:: Provided material
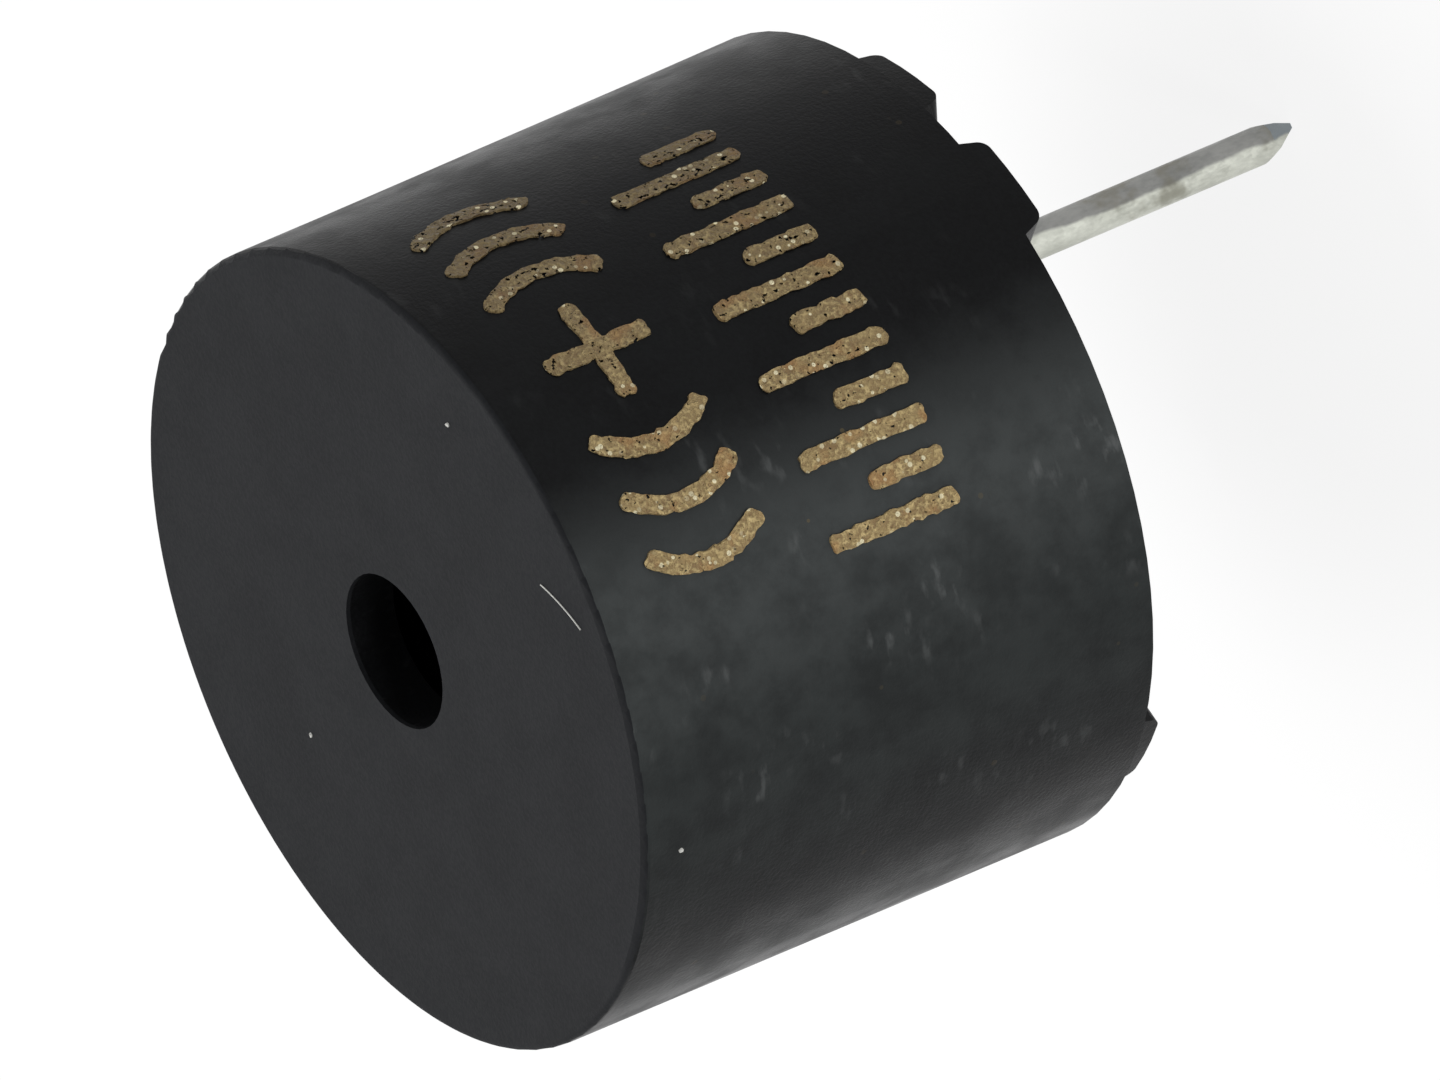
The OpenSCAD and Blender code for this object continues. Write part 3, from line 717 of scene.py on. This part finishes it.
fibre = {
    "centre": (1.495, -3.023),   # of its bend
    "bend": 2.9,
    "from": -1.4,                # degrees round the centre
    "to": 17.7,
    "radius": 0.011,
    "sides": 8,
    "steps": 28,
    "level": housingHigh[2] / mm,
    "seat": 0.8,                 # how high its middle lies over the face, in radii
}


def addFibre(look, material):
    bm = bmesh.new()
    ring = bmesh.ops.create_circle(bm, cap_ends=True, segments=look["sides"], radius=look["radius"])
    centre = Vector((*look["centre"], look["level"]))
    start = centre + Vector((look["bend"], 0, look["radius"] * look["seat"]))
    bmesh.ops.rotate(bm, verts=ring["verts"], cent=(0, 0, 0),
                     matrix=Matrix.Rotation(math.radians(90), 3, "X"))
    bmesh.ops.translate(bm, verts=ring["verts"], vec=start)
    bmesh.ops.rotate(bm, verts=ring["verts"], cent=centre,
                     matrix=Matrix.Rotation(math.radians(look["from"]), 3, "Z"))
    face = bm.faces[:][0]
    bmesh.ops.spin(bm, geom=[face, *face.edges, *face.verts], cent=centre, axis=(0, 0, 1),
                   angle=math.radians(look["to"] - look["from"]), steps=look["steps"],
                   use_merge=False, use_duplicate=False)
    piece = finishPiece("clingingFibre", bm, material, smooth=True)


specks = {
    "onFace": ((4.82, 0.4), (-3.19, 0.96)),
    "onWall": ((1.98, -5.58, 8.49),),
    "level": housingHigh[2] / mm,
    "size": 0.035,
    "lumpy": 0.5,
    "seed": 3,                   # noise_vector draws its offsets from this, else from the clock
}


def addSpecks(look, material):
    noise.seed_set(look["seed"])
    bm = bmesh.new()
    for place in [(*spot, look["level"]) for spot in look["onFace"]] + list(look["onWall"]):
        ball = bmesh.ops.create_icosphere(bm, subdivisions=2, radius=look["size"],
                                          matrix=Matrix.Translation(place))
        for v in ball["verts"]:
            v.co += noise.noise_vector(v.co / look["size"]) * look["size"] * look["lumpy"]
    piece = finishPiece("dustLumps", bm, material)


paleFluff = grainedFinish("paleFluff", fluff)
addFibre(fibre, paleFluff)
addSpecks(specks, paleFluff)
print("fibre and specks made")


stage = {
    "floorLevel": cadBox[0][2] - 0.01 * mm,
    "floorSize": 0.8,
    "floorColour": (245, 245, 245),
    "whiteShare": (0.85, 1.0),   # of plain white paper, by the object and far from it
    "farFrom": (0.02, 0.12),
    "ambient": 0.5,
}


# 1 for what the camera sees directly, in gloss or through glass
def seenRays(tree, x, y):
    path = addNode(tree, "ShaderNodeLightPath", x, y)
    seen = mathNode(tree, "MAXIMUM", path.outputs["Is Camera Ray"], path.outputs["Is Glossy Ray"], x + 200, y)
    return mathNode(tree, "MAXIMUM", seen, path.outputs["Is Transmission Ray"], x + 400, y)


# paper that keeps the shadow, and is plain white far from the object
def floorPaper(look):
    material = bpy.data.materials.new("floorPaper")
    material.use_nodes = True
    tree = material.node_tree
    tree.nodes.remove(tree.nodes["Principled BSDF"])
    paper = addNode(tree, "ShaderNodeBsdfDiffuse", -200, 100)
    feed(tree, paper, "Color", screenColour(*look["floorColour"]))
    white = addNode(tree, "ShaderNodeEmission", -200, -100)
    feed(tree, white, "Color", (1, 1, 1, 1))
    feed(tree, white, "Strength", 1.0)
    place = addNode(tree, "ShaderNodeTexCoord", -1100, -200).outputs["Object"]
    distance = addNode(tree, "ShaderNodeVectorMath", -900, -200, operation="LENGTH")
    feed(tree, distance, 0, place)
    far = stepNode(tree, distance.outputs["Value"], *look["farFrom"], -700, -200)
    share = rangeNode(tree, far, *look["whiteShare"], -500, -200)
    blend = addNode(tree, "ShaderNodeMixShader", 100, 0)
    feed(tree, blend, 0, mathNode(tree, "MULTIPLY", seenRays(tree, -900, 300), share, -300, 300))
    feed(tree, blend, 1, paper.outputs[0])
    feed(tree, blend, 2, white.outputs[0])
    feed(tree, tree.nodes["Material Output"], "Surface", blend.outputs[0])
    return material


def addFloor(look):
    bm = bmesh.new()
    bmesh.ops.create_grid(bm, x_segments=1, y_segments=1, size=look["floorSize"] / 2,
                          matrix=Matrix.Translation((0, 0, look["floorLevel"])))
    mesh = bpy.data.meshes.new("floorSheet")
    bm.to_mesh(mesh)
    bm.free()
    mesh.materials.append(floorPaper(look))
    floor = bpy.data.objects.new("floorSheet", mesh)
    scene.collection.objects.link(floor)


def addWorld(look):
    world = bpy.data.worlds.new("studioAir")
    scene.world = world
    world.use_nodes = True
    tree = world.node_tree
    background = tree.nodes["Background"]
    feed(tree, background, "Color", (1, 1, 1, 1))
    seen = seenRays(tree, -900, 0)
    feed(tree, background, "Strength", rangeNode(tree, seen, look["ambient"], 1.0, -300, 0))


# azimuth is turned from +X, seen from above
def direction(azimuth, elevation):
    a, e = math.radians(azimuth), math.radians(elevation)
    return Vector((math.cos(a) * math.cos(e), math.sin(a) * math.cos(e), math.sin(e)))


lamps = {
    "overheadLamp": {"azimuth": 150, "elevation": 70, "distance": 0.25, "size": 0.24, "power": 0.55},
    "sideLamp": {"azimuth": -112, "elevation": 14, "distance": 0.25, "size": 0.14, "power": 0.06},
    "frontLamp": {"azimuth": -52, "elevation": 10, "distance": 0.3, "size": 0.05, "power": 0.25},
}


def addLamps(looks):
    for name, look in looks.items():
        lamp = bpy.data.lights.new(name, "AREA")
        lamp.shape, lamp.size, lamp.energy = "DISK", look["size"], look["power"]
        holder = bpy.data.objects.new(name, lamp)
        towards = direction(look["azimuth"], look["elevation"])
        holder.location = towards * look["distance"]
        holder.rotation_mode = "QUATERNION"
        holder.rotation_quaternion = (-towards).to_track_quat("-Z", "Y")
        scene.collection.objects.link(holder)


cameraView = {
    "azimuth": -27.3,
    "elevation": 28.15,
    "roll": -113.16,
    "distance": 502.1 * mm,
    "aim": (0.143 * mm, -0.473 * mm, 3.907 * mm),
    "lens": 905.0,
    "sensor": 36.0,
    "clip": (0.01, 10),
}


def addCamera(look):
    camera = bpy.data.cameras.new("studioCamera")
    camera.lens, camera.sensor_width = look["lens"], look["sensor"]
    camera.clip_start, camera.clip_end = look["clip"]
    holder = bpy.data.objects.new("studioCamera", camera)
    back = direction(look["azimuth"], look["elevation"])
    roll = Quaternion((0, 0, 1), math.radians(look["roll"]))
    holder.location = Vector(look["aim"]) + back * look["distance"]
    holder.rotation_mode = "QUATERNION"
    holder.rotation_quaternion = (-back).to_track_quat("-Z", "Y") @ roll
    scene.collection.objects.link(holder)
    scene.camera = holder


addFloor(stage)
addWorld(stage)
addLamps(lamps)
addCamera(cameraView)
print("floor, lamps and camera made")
::::
(What is required) Return the material exactly as it stands.

(Result of the exercise)
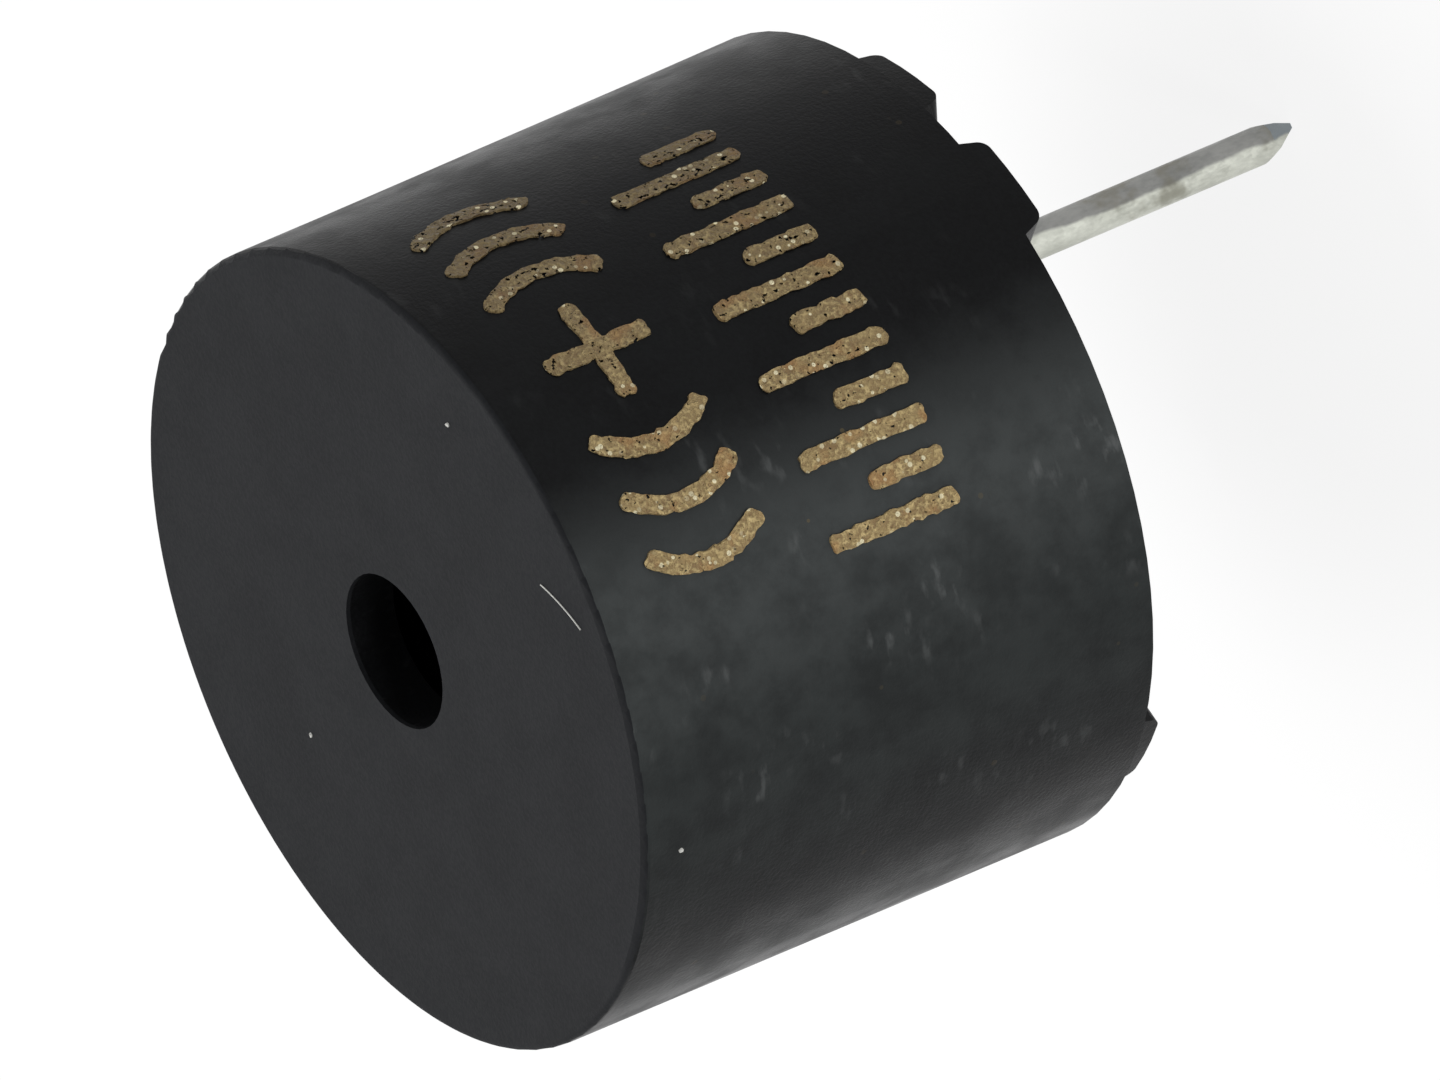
The OpenSCAD and Blender code for this object continues. Write part 3, from line 717 of scene.py on. This part finishes it.
fibre = {
    "centre": (1.495, -3.023),   # of its bend
    "bend": 2.9,
    "from": -1.4,                # degrees round the centre
    "to": 17.7,
    "radius": 0.011,
    "sides": 8,
    "steps": 28,
    "level": housingHigh[2] / mm,
    "seat": 0.8,                 # how high its middle lies over the face, in radii
}


def addFibre(look, material):
    bm = bmesh.new()
    ring = bmesh.ops.create_circle(bm, cap_ends=True, segments=look["sides"], radius=look["radius"])
    centre = Vector((*look["centre"], look["level"]))
    start = centre + Vector((look["bend"], 0, look["radius"] * look["seat"]))
    bmesh.ops.rotate(bm, verts=ring["verts"], cent=(0, 0, 0),
                     matrix=Matrix.Rotation(math.radians(90), 3, "X"))
    bmesh.ops.translate(bm, verts=ring["verts"], vec=start)
    bmesh.ops.rotate(bm, verts=ring["verts"], cent=centre,
                     matrix=Matrix.Rotation(math.radians(look["from"]), 3, "Z"))
    face = bm.faces[:][0]
    bmesh.ops.spin(bm, geom=[face, *face.edges, *face.verts], cent=centre, axis=(0, 0, 1),
                   angle=math.radians(look["to"] - look["from"]), steps=look["steps"],
                   use_merge=False, use_duplicate=False)
    piece = finishPiece("clingingFibre", bm, material, smooth=True)


specks = {
    "onFace": ((4.82, 0.4), (-3.19, 0.96)),
    "onWall": ((1.98, -5.58, 8.49),),
    "level": housingHigh[2] / mm,
    "size": 0.035,
    "lumpy": 0.5,
    "seed": 3,                   # noise_vector draws its offsets from this, else from the clock
}


def addSpecks(look, material):
    noise.seed_set(look["seed"])
    bm = bmesh.new()
    for place in [(*spot, look["level"]) for spot in look["onFace"]] + list(look["onWall"]):
        ball = bmesh.ops.create_icosphere(bm, subdivisions=2, radius=look["size"],
                                          matrix=Matrix.Translation(place))
        for v in ball["verts"]:
            v.co += noise.noise_vector(v.co / look["size"]) * look["size"] * look["lumpy"]
    piece = finishPiece("dustLumps", bm, material)


paleFluff = grainedFinish("paleFluff", fluff)
addFibre(fibre, paleFluff)
addSpecks(specks, paleFluff)
print("fibre and specks made")


stage = {
    "floorLevel": cadBox[0][2] - 0.01 * mm,
    "floorSize": 0.8,
    "floorColour": (245, 245, 245),
    "whiteShare": (0.85, 1.0),   # of plain white paper, by the object and far from it
    "farFrom": (0.02, 0.12),
    "ambient": 0.5,
}


# 1 for what the camera sees directly, in gloss or through glass
def seenRays(tree, x, y):
    path = addNode(tree, "ShaderNodeLightPath", x, y)
    seen = mathNode(tree, "MAXIMUM", path.outputs["Is Camera Ray"], path.outputs["Is Glossy Ray"], x + 200, y)
    return mathNode(tree, "MAXIMUM", seen, path.outputs["Is Transmission Ray"], x + 400, y)


# paper that keeps the shadow, and is plain white far from the object
def floorPaper(look):
    material = bpy.data.materials.new("floorPaper")
    material.use_nodes = True
    tree = material.node_tree
    tree.nodes.remove(tree.nodes["Principled BSDF"])
    paper = addNode(tree, "ShaderNodeBsdfDiffuse", -200, 100)
    feed(tree, paper, "Color", screenColour(*look["floorColour"]))
    white = addNode(tree, "ShaderNodeEmission", -200, -100)
    feed(tree, white, "Color", (1, 1, 1, 1))
    feed(tree, white, "Strength", 1.0)
    place = addNode(tree, "ShaderNodeTexCoord", -1100, -200).outputs["Object"]
    distance = addNode(tree, "ShaderNodeVectorMath", -900, -200, operation="LENGTH")
    feed(tree, distance, 0, place)
    far = stepNode(tree, distance.outputs["Value"], *look["farFrom"], -700, -200)
    share = rangeNode(tree, far, *look["whiteShare"], -500, -200)
    blend = addNode(tree, "ShaderNodeMixShader", 100, 0)
    feed(tree, blend, 0, mathNode(tree, "MULTIPLY", seenRays(tree, -900, 300), share, -300, 300))
    feed(tree, blend, 1, paper.outputs[0])
    feed(tree, blend, 2, white.outputs[0])
    feed(tree, tree.nodes["Material Output"], "Surface", blend.outputs[0])
    return material


def addFloor(look):
    bm = bmesh.new()
    bmesh.ops.create_grid(bm, x_segments=1, y_segments=1, size=look["floorSize"] / 2,
                          matrix=Matrix.Translation((0, 0, look["floorLevel"])))
    mesh = bpy.data.meshes.new("floorSheet")
    bm.to_mesh(mesh)
    bm.free()
    mesh.materials.append(floorPaper(look))
    floor = bpy.data.objects.new("floorSheet", mesh)
    scene.collection.objects.link(floor)


def addWorld(look):
    world = bpy.data.worlds.new("studioAir")
    scene.world = world
    world.use_nodes = True
    tree = world.node_tree
    background = tree.nodes["Background"]
    feed(tree, background, "Color", (1, 1, 1, 1))
    seen = seenRays(tree, -900, 0)
    feed(tree, background, "Strength", rangeNode(tree, seen, look["ambient"], 1.0, -300, 0))


# azimuth is turned from +X, seen from above
def direction(azimuth, elevation):
    a, e = math.radians(azimuth), math.radians(elevation)
    return Vector((math.cos(a) * math.cos(e), math.sin(a) * math.cos(e), math.sin(e)))


lamps = {
    "overheadLamp": {"azimuth": 150, "elevation": 70, "distance": 0.25, "size": 0.24, "power": 0.55},
    "sideLamp": {"azimuth": -112, "elevation": 14, "distance": 0.25, "size": 0.14, "power": 0.06},
    "frontLamp": {"azimuth": -52, "elevation": 10, "distance": 0.3, "size": 0.05, "power": 0.25},
}


def addLamps(looks):
    for name, look in looks.items():
        lamp = bpy.data.lights.new(name, "AREA")
        lamp.shape, lamp.size, lamp.energy = "DISK", look["size"], look["power"]
        holder = bpy.data.objects.new(name, lamp)
        towards = direction(look["azimuth"], look["elevation"])
        holder.location = towards * look["distance"]
        holder.rotation_mode = "QUATERNION"
        holder.rotation_quaternion = (-towards).to_track_quat("-Z", "Y")
        scene.collection.objects.link(holder)


cameraView = {
    "azimuth": -27.3,
    "elevation": 28.15,
    "roll": -113.16,
    "distance": 502.1 * mm,
    "aim": (0.143 * mm, -0.473 * mm, 3.907 * mm),
    "lens": 905.0,
    "sensor": 36.0,
    "clip": (0.01, 10),
}


def addCamera(look):
    camera = bpy.data.cameras.new("studioCamera")
    camera.lens, camera.sensor_width = look["lens"], look["sensor"]
    camera.clip_start, camera.clip_end = look["clip"]
    holder = bpy.data.objects.new("studioCamera", camera)
    back = direction(look["azimuth"], look["elevation"])
    roll = Quaternion((0, 0, 1), math.radians(look["roll"]))
    holder.location = Vector(look["aim"]) + back * look["distance"]
    holder.rotation_mode = "QUATERNION"
    holder.rotation_quaternion = (-back).to_track_quat("-Z", "Y") @ roll
    scene.collection.objects.link(holder)
    scene.camera = holder


addFloor(stage)
addWorld(stage)
addLamps(lamps)
addCamera(cameraView)
print("floor, lamps and camera made")